Still waiting for A4e's accounts, but as one of our commenters points out, A4e has frequently been late filing its accounts in recent years. Perhaps of more immediate interest is the down-grading of its credit rating. But while we await developments there are the usual attempts by the DWP to hide its own incompetence. The news came out that there has been a blunder with the hated bedroom tax. Anyone who was on HB before 1996 and has been on it ever since should not be subject to the new legislation; they are covered by an older law which wasn't superseded by the new one. One estimate is that this applies to around 40,000 people, many of whom have already had to go through the misery of losing their home or trying to exist on less money. And I reckon that many of the people who have been on HB that long will be disabled or have long-term conditions. So the government intends to "close the loop-hole". It's not clear whether that will mean more retro-active legislation, or whether they can just sneak it through on a Statutory Instrument, which doesn't go through Parliament. Either way, why did those highly-paid civil service lawyers not spot this before?
The DWP tried to distract from this with news that the benefits cap is very successful. This is perhaps the most popular of all their bites at benefits, because it seems only fair that you shouldn't get more than many people can earn.
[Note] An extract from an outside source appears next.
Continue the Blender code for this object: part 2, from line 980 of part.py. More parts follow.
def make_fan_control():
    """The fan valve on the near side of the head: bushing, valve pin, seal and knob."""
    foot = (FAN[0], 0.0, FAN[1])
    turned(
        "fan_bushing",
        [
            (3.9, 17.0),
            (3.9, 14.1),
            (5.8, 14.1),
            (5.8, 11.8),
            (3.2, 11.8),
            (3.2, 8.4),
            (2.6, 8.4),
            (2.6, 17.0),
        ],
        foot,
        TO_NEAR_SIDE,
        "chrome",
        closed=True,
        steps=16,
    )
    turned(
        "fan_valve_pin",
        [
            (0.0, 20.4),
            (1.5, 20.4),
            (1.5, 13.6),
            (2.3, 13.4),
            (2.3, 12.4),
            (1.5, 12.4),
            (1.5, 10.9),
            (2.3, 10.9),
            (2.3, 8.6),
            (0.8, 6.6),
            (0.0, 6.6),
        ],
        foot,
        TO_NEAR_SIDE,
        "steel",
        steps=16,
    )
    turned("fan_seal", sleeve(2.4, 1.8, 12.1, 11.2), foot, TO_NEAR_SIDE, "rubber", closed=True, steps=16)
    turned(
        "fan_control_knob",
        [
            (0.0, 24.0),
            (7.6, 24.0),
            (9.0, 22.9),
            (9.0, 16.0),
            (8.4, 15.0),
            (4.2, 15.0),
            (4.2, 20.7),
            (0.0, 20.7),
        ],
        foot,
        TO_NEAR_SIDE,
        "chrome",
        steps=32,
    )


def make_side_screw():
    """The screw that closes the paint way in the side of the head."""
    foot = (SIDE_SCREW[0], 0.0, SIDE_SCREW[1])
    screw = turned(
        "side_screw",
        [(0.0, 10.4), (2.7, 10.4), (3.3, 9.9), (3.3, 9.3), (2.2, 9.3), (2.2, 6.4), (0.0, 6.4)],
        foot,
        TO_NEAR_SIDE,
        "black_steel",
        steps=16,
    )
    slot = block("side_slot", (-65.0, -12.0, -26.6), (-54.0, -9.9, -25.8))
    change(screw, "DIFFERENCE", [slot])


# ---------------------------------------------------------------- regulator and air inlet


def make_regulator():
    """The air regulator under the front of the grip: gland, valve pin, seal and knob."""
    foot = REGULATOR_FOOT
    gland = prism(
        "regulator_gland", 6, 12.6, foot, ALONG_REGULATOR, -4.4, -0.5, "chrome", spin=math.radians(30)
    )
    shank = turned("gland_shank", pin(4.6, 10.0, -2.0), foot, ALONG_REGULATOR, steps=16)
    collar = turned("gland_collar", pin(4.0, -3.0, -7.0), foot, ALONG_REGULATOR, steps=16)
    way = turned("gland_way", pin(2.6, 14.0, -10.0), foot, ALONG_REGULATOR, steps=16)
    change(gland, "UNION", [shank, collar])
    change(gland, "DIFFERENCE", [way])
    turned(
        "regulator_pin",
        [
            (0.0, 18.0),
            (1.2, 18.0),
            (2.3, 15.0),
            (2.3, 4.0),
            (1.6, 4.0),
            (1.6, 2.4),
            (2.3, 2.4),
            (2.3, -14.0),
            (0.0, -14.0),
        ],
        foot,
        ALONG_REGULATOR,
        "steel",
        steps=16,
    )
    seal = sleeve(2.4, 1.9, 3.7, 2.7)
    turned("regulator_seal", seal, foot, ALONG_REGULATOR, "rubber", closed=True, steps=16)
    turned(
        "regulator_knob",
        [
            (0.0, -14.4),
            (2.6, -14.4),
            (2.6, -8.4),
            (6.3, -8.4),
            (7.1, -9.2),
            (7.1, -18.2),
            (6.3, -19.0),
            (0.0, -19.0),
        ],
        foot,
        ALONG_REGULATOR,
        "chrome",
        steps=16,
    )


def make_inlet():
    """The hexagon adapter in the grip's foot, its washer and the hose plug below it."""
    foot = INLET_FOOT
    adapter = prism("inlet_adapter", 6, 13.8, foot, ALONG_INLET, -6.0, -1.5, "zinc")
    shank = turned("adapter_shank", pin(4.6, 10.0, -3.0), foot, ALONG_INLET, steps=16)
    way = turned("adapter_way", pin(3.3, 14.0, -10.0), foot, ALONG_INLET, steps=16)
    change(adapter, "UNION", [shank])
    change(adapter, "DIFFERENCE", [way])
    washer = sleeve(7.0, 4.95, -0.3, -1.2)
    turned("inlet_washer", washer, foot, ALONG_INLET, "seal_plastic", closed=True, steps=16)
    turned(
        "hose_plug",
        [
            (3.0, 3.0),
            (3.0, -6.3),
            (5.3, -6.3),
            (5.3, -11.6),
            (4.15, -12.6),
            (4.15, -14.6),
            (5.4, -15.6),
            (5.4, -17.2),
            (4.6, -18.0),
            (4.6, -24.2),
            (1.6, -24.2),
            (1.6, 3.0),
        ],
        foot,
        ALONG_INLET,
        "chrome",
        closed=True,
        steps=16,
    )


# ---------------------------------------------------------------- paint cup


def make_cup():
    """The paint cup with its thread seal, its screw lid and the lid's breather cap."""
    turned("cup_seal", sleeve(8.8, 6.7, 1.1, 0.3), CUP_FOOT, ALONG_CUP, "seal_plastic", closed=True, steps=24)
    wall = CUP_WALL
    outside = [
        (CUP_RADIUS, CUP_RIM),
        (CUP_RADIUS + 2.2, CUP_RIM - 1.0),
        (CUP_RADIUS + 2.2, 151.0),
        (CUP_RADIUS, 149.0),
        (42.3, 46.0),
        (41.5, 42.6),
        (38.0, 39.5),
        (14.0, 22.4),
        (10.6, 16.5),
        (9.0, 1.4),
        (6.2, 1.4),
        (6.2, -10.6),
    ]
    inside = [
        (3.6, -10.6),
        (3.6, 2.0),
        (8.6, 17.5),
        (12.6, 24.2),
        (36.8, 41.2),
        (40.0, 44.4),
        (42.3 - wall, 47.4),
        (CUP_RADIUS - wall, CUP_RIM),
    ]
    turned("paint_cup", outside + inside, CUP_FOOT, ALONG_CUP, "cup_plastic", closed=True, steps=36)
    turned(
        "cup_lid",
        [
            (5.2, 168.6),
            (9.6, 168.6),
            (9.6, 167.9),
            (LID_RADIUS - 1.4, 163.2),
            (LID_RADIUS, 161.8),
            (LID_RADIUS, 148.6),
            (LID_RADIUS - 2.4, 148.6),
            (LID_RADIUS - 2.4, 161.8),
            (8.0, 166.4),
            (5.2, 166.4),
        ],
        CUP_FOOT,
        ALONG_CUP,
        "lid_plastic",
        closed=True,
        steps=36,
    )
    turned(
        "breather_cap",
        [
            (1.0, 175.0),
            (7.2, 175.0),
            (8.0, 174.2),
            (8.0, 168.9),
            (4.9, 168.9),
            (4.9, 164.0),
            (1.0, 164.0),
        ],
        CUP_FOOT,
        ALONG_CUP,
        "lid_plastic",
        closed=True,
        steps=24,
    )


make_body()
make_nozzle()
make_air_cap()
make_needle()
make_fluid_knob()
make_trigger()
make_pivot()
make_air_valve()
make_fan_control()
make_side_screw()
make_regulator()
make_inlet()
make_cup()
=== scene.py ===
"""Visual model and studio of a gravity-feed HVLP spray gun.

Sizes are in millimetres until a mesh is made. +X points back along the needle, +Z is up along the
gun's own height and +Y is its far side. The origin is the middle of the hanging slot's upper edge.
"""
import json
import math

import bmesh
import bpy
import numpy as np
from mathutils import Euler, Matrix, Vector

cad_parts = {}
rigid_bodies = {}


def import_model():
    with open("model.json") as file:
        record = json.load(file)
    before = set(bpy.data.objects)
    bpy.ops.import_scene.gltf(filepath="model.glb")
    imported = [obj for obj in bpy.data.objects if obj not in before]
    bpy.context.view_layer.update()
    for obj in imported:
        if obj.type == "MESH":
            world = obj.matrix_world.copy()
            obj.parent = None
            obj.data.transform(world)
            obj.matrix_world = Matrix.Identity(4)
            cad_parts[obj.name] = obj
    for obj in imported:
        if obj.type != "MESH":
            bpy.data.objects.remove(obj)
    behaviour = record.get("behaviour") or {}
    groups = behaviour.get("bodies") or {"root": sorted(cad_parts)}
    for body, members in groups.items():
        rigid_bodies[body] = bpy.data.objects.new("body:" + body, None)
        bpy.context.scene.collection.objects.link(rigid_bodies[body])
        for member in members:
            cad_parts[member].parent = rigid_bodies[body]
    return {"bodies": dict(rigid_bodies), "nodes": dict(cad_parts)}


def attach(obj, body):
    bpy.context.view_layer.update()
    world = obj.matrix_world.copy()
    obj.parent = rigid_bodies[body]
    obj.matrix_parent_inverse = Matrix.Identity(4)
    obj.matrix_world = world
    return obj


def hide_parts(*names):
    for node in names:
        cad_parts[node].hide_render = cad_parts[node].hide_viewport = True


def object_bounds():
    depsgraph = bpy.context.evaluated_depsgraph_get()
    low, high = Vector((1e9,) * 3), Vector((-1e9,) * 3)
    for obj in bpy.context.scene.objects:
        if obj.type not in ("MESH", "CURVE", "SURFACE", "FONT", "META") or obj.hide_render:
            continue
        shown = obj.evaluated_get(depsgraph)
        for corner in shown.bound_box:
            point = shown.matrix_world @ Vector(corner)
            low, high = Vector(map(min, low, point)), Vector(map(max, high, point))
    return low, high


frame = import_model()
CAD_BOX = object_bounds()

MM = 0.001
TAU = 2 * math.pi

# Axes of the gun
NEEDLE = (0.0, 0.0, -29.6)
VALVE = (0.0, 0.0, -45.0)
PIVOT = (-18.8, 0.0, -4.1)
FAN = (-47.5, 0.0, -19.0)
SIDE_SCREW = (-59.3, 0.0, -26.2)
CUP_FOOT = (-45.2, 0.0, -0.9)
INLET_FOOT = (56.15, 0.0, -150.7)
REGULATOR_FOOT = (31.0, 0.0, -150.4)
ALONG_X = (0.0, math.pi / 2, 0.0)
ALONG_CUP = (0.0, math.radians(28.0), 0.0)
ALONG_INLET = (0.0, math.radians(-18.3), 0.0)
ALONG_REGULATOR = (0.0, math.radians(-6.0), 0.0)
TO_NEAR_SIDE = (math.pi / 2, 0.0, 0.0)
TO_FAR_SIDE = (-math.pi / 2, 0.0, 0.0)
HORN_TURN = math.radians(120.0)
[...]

But it obscures the fact that the bulk of the money goes to landlords, not the claimants, so if you live in an expensively-rented home and suddenly lose your job, you will lose your home as well; this is shown by the fact that the large majority of the boroughs where people have been affected are in London.
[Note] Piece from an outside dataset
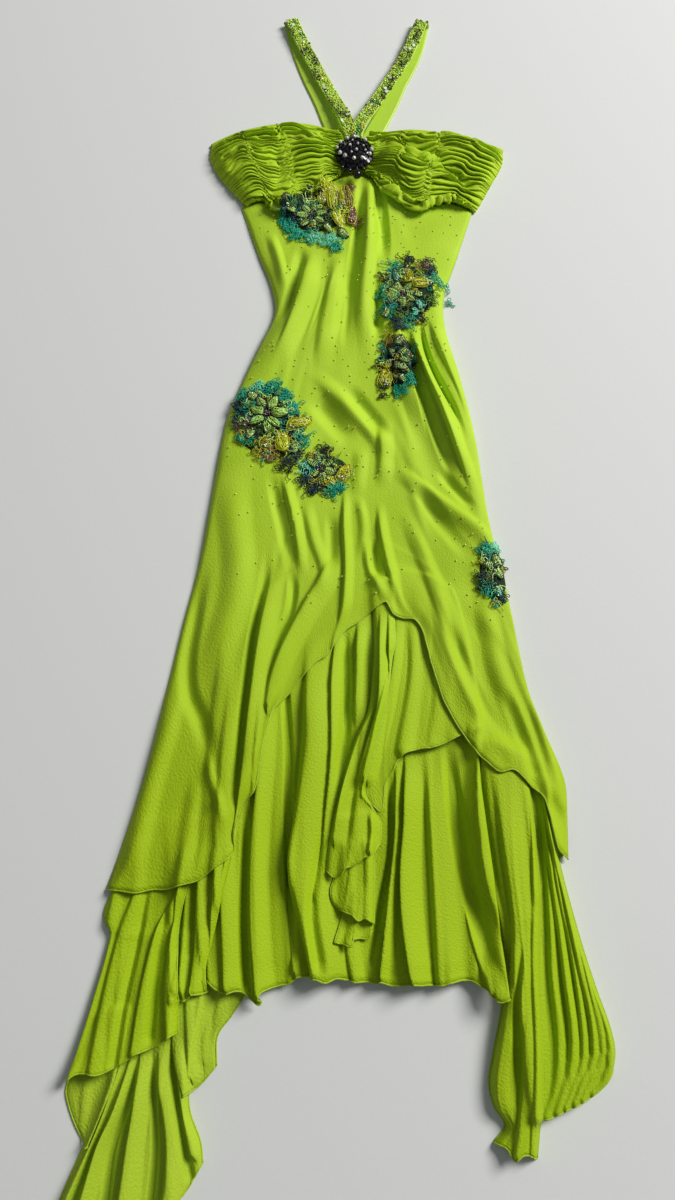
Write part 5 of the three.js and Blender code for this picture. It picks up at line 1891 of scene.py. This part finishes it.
@dataclass(frozen=True)
class Tuft:
    """A tangle of yarn: its middle, how far it spreads, how many threads it has and which yarn."""

    x: float
    y: float
    spread: float
    count: int
    yarn: Thread


@dataclass
class Needle:
    """What sews one patch: its shape so far, the workshop, and chance."""

    shape: Shape
    shop: Workshop
    chance: Chance

    def bead_at(self, x: float, y: float, high: float, small: float, large: float) -> Array:
        """Where a bead goes.

        Args:
            x, y: its place in the plan.
            high: how far it stands above the cloth.
            small, large: the smallest and the largest that its radius may be.

        Returns:
            A matrix of 3 rows and 4 columns.
        """
        centre = [x, y, self.shop.height(x, y) + high]
        return tumbled(centre, self.chance.uniform(small, large), self.chance)

    def add_leaf(self, leaf: Leaf) -> None:
        """Adds a padded leaf with its cord outline, and satin stitches across it or long ones down it.

        Args:
            leaf: what to add.
        """
        shape, chance = self.shape, self.chance
        heading = math.radians(leaf.heading)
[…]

The row about Channel 4's Benefits Street rumbles on. The Daily Mail's contribution comes from John Bird, who is the founder of the Big Issue. It's typically confused. Bird thinks that the show tells the truth about benefits, and he's an expert, he says, because he came through dire poverty himself. Perhaps the worst example of right-wing hate-mongering came from Katie Hopkins on the BBC's This Week last night. Who's Katie Hopkins? Quite. Her only claim to fame is that she was on The Apprentice; she now writes for the Sun, and seems to have taken the place of Kelvin McKenzie as the nutter of choice for TV producers wanting to anger their viewers. (The Daily Star called her rent-a-gob.) Last night she called for more welfare cuts; directly insulted Diane Abbott MP, who showed remarkable restraint by not decking her; and said, "Food banks are a con." The rage about her on Facebook, most of it, I guess, not from benefits claimants, shows that we might just have reached a point where the general public is embarrassed by this continual demonisation of the poorest.
One bit of news about the DWP itself came from an unlikely source - the Telegraph. It revealed that more than 1,100 DWP staff have been warned over "prying" on benefits records. That's breaches of privacy, accessing records they had no right to see.
Finally, how's this for irony? "BBC misleads public every day on scale of cuts, fumes Cameron". Yes, it's the Daily Mail describing Cameron getting annoyed on Radio Merseyside when he as accused of treating Liverpool unfairly. No wonder the BBC has become so tepid in its journalism.